Übernehme Verantwortung und erkenne kleine Erfolge. Stärken den Glauben an deine eigenen Fähigkeiten.
Dokumentiere kleine Erfolgserlebnisse.
Mein Mandant hatte jahrelang neben seiner Mandantentätigkeit die Steuerkanzlei operativ geführt, war das Mädchen für alles und wurde nun bei der Besetzung der Nachfolge des Chefs nicht berücksichtigt. Er haderte mit sich selber, war unzufrieden und suchte nach seinen Fehlern. Das Coaching aber versetzte ihn in die Lage, sich über die Ursache seiner geringen Selbstwertgefühle Gedanken zu machen.

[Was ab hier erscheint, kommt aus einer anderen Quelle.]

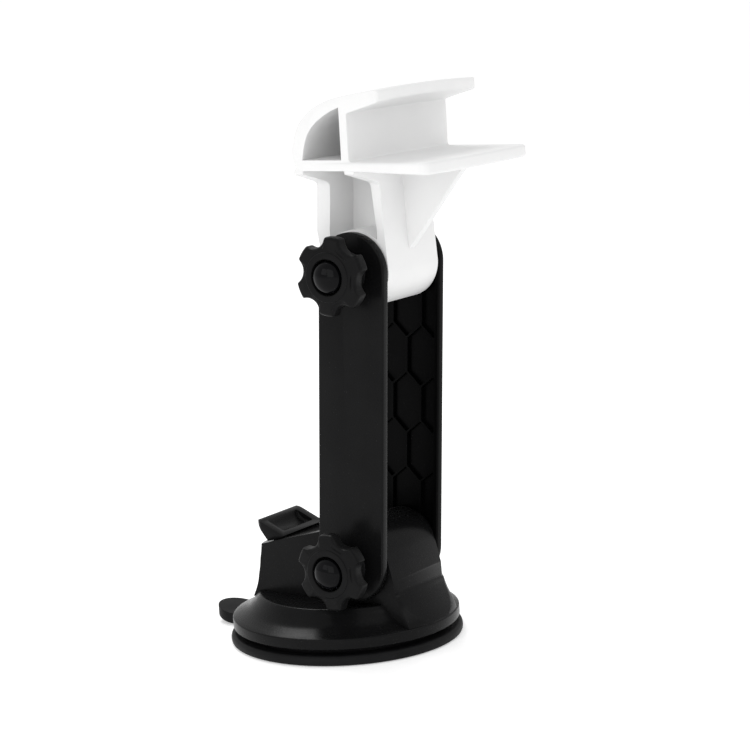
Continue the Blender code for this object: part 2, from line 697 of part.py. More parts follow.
def cradle_shelf():
    """Flat-topped shelf, wider, thicker and slightly bowed at the front."""
    half = [(-6, 27.5, 0), (9, 28, 0), (32, 29, 0), (37.2, 29, 2.5)]
    half += [(38.4 - 0.0014 * x * x, x, 0) for x in (24, 16, 8)]
    outline = half + [(38.4, 0, 0)]
    outline += [(forward, -x, radius) for forward, x, radius in reversed(half)]
    shelf = extruded("cradle_shelf", [rounded(outline)], SHELF_FRONT_LOW - 1, SHELF_HIGH,
                     PLAN, HEAD_FRAME)
    side = [(-7, SHELF_LOW + 0.4), (39, SHELF_FRONT_LOW), (39, SHELF_HIGH + 1),
            (-7, SHELF_HIGH + 1)]
    keep_inside(shelf, extruded("shelf_side", [side], -30, 30, SIDE, HEAD_FRAME))
    soften(shelf, 0.9, 3)
    return shelf


def cradle_neck():
    """Two walls that flare out under the shelf, joined by a thin middle web."""
    walls = [
        [(-8.0, 33), (-8.0, 24.6), (-8.9, 12.3), (-8.9, 9), (-12, 9), NECK_BACK,
         (-12.9, 24.5), (-12.3, 28.5), (-11.2, 31.7), (-10, 33)],
        [(7.1, 33), (10.4, 33), (10.4, 25.9), NECK_FRONT, (9.6, 9), (8.3, 9), (8.3, 12.6),
         (7.1, 25.9)]]
    neck = extruded("neck_walls", walls, -27.5, 27.5, SIDE, HEAD_FRAME)
    half = [(KNUCKLE_HALF_WIDTH, 0), (KNUCKLE_HALF_WIDTH, 25.6), (14.1, 26.3), (14.6, 26.9),
            (15.6, 27.4), (27.4, 30.7), (27.4, 34)]
    keep_inside(neck, extruded(
        "neck_front", [half + [(-x, up) for x, up in reversed(half)]], -20, 20, FRONT,
        HEAD_FRAME))
    web = extruded("neck_web", [box_outline(-10, 9, 8, 33)], -1.25, 1.25, SIDE, HEAD_FRAME)
    gusset = extruded("neck_gusset", [
        [(34.6, 32.6), (33.4, 31.5), (26.5, 23.2), (16.4, 11), (11.6, 5.4), (9, 5.4),
         (9, 32.6)]], -1.4, 1.4, SIDE, HEAD_FRAME)
    soften(gusset, 0.6)
    return neck, web, gusset


def phone_cradle():
    """One-piece cradle: knuckle, neck, shelf, back shell and lip."""
    plastic = material("phone_cradle", (0.86, 0.86, 0.86), 0.4)
    knuckle = [NECK_BACK] + arc((0, 0), KNUCKLE_RADIUS, 180, 360, 24) + [NECK_FRONT]
    recess_floor = arc((0, 0), KNUCKLE_RADIUS + 0.6, 50, 130, 8)
    cradle = extruded("phone_cradle", [knuckle + recess_floor], -KNUCKLE_HALF_WIDTH,
                      KNUCKLE_HALF_WIDTH, SIDE, HEAD_FRAME, plastic)
    join(cradle, *cradle_neck(), cradle_shelf(), cradle_shell())
    cut_knuckle(cradle, HEAD_FRAME)
    return cradle


# ---------------------------------------------------------------- assembly

def clamp(prefix, pivot_frame, turn):
    """Bolt, washers and knob of one pivot."""
    knob_frame = pivot_frame @ Matrix.Rotation(turn, 4, "X")
    return [
        friction_washer(prefix + "_friction_washer_left", 1, pivot_frame),
        friction_washer(prefix + "_friction_washer_right", -1, pivot_frame),
        bolt(prefix + "_bolt", pivot_frame),
        knob_washer(prefix + "_knob_washer", pivot_frame),
        knob(prefix + "_knob", knob_frame),
        knob_nut(prefix + "_knob_nut", knob_frame),
        knob_cap(prefix + "_knob_cap", knob_frame)]


def main():
    """Build every sub-part."""
    pieces = [suction_pad(), pad_core(), pad_spring(), base_housing(), flip_lever(),
              lever_pin(), arm_plate("arm_plate_left", 1), arm_plate_right(), phone_cradle()]
    pieces += clamp("lower", ARM_FRAME, LOWER_KNOB_TURN)
    pieces += clamp("upper", ARM_END_FRAME, UPPER_KNOB_TURN)
    for piece in pieces:
        piece.data.shade_smooth()
        piece.data.set_sharp_from_angle(angle=SMOOTH_ANGLE)


main()
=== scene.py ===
"""Looks of the suction-cup phone mount: detailed shells, moulded plastics and a studio.

Lengths are in millimetres unless a name says otherwise; MM turns them into metres.
"Forward" is -Y, towards the phone, and "out" is -X, towards the knobs.
"""

import json
import math

import bmesh
import bpy
from mathutils import Matrix, Vector

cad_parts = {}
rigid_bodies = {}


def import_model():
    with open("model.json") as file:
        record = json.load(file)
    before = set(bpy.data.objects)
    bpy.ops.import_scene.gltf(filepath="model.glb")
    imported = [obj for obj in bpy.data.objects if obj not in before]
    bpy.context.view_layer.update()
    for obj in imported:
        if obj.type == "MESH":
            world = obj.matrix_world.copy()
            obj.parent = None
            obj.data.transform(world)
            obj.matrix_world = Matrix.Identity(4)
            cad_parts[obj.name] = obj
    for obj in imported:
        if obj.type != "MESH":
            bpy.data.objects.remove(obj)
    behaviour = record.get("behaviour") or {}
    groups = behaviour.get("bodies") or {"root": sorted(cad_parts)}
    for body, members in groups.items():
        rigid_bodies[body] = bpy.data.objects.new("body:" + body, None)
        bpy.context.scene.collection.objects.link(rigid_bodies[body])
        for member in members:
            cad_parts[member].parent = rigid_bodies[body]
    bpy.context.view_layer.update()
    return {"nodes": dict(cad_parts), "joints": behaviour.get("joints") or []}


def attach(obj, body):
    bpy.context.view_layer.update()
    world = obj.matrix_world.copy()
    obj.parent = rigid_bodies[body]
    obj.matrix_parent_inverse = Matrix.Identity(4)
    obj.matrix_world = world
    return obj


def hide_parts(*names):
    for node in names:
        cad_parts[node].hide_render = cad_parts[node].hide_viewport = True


MM = 0.001
ROUND_STEPS = 96
BASE_STEPS = 144
SMALL_BORE_STEPS = 48
WELD = 0.002
SMOOTH_ANGLE = math.radians(32)

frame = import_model()
joints = {joint["name"]: joint for joint in frame["joints"]}


# ---------------------------------------------------------------- frames of the bodies

SIDE = Matrix(((0, 0, -1, 0), (-1, 0, 0, 0), (0, 1, 0, 0), (0, 0, 0, 1)))   # forward, up, out
FRONT = Matrix(((1, 0, 0, 0), (0, 0, -1, 0), (0, 1, 0, 0), (0, 0, 0, 1)))   # x, up, forward
PLAN = Matrix(((0, 1, 0, 0), (-1, 0, 0, 0), (0, 0, 1, 0), (0, 0, 0, 1)))    # forward, x, up
UPRIGHT = Matrix.Identity(4)


def place(forward, up):
    """Frame at a point of the middle plane."""
    return Matrix.Translation((0, -forward * MM, up * MM))


def pivot(joint):
    """Point on a joint's axis, in the middle plane, in metres."""
    position = Vector(joints[joint]["pos_m"])
    position.x = 0
    return position


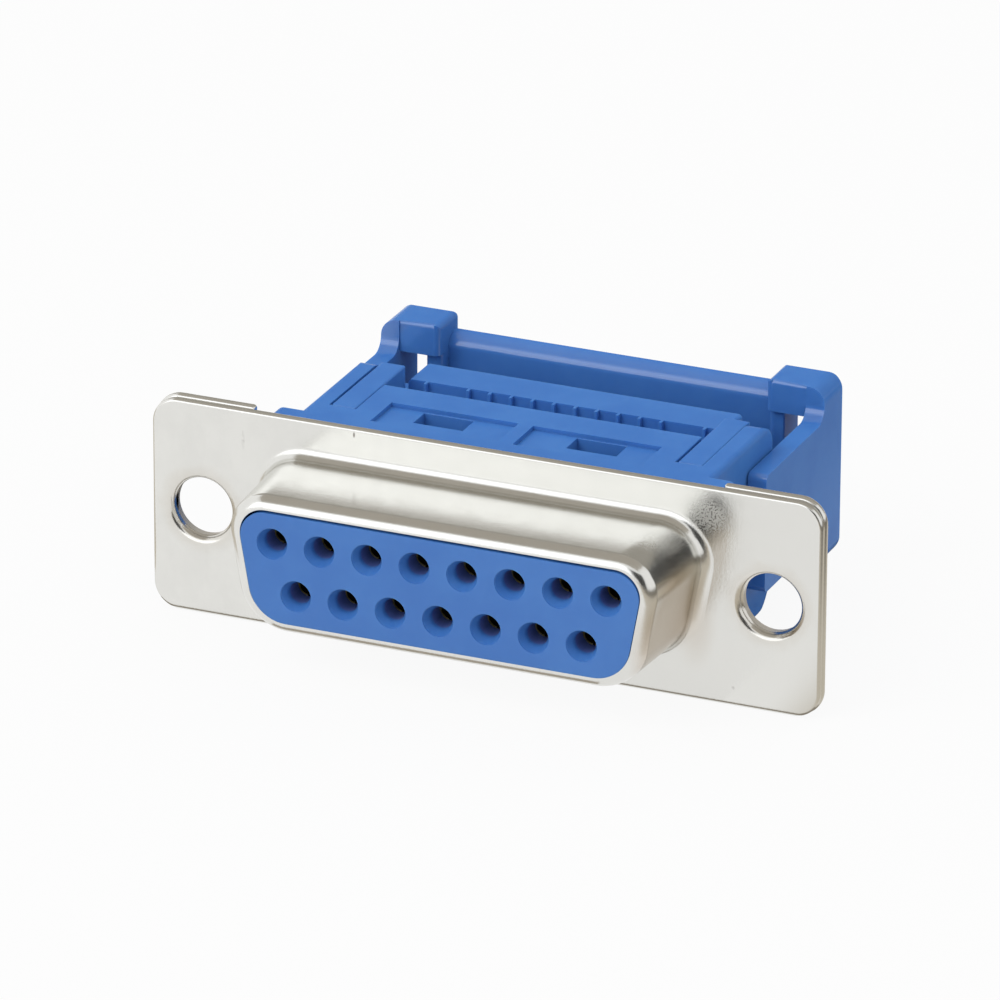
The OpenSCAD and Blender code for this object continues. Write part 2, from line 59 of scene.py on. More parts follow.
MM = 0.001
TINY = 1e-9
UP: Point = (0.0, 0.0, 1.0)
DOWN: Point = (0.0, 0.0, -1.0)
FORWARD: Point = (0.0, -1.0, 0.0)
WHITE: Colour = (1.0, 1.0, 1.0)

HOLE_X = 16.65 * MM  # the panel holes' axes lie this far from the middle
NEAR = 0.02 * MM  # a vertex this near to a face or a circle lies on it
WELD = 0.012 * MM  # vertices of a CAD node that are nearer than this become one
MERGE_ANGLE = math.radians(0.5)  # faces that turn less than this merge into one
FLAT_ANGLE = math.radians(0.3)  # faces that turn less than this are shaded as one flat
CREASE_ANGLE = math.radians(50)  # flats that turn more than this keep a sharp edge in shading
SHARP_ANGLE = math.radians(32)  # edges that turn more than this can be rounded
CUT_ANGLE = math.radians(60)  # edges that turn more than this are cut edges of the sheet
BREADTH_POWER = 3  # how much more a broad flat weighs than a strip in shading
LEAST_WEIGHT = 1e-24
MIX_INPUTS, MIX_OUTPUT = (0, 6, 7), 2  # the Mix node's share and colours, and its mixed colour


class Body(Enum):
    """The three bodies of the frame that pieces ride on."""

    CONNECTOR = "connector_body"
    COVER = "cover"
    RELIEF = "strain_relief"


class Slot(Enum):
    """The material slots of the record."""

    STEEL = "plated_steel"
    PLASTIC = "blue_plastic"
    CONTACT = "contact_gold"


class Axis(Enum):
    """The axes of the frame, by their place in a vector."""

    X = 0
    Y = 1
    Z = 2


class Sum(Enum):
    """The sums that the finishes are worked out with."""

    ADD = "ADD"
    SUBTRACT = "SUBTRACT"
    MULTIPLY = "MULTIPLY"
    MAXIMUM = "MAXIMUM"
    ABSOLUTE = "ABSOLUTE"
    SQRT = "SQRT"


def mm(*lengths: float) -> tuple[float, ...]:
    """Turns lengths in millimetres into metres."""
    return tuple(length * MM for length in lengths)


def shade(colour: Colour, share: float) -> Colour:
    """Makes a colour darker or brighter, up to white."""
    return tuple(min(part * share, 1.0) for part in colour)


def srgb(red: int, green: int, blue: int) -> Colour:
    """Turns a colour of 0 to 255 into linear light, with the numbers of the sRGB standard."""
    shares = (red / 255, green / 255, blue / 255)
    return tuple(s / 12.92 if s <= 0.04045 else ((s + 0.055) / 1.055) ** 2.4 for s in shares)


@dataclass(frozen=True)
class Pattern:
    """A noise on a piece's own coordinates.

    Attributes:
        size: Size of a patch in metres.
        detail: Number of finer layers.
        stretch: How much denser the pattern is along each axis.
        rough: Weight of the finer layers.
        limits: The noise values that count as none and as full.
    """

    size: float
    detail: float
    stretch: Point = (1.0, 1.0, 1.0)
    rough: float = 0.55
    limits: Span = (0.3, 0.7)


@dataclass(frozen=True)
class Mark:
    """A worn or dirty place on a finish, or a patch of painted reflection.

    Attributes:
        centre: Its middle in metres.
        reach: Its half size along each axis, in metres.
        depth: Share of its tone that shows.
        grain: Size of its specks in metres, or 0 for an even mark.
        edge: Share of the reach over which it fades.
        tone: Its colour.
        haze: Roughness that it adds.
    """

    centre: Point
    reach: Point
    depth: float
    grain: float = 0.18 * MM
    edge: float = 0.7
    tone: Colour = (0.16, 0.14, 0.12)
    haze: float = 0.0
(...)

Er wurde sich durch unser Coaching und durch Selbstreflexion über seine Stärken und Interessen erstmalig klarer und entwickelte daraus eine schriftliche Strategie für seine berufliche Zukunft, die für ihn selber sehr attraktiv und motivierend war, die seinen Stärken und Kernkompetenzen entsprach und die ihn zurück zu einer Gelassenheit führte, die er so in den letzten Jahren nicht gespürt hatte. Er freute sich nun wieder auf die Zeit in der Kanzlei, die ihm zudem auch mehr Zeit für sein privates Leben ermöglichen würde und war mit sich im Reinen.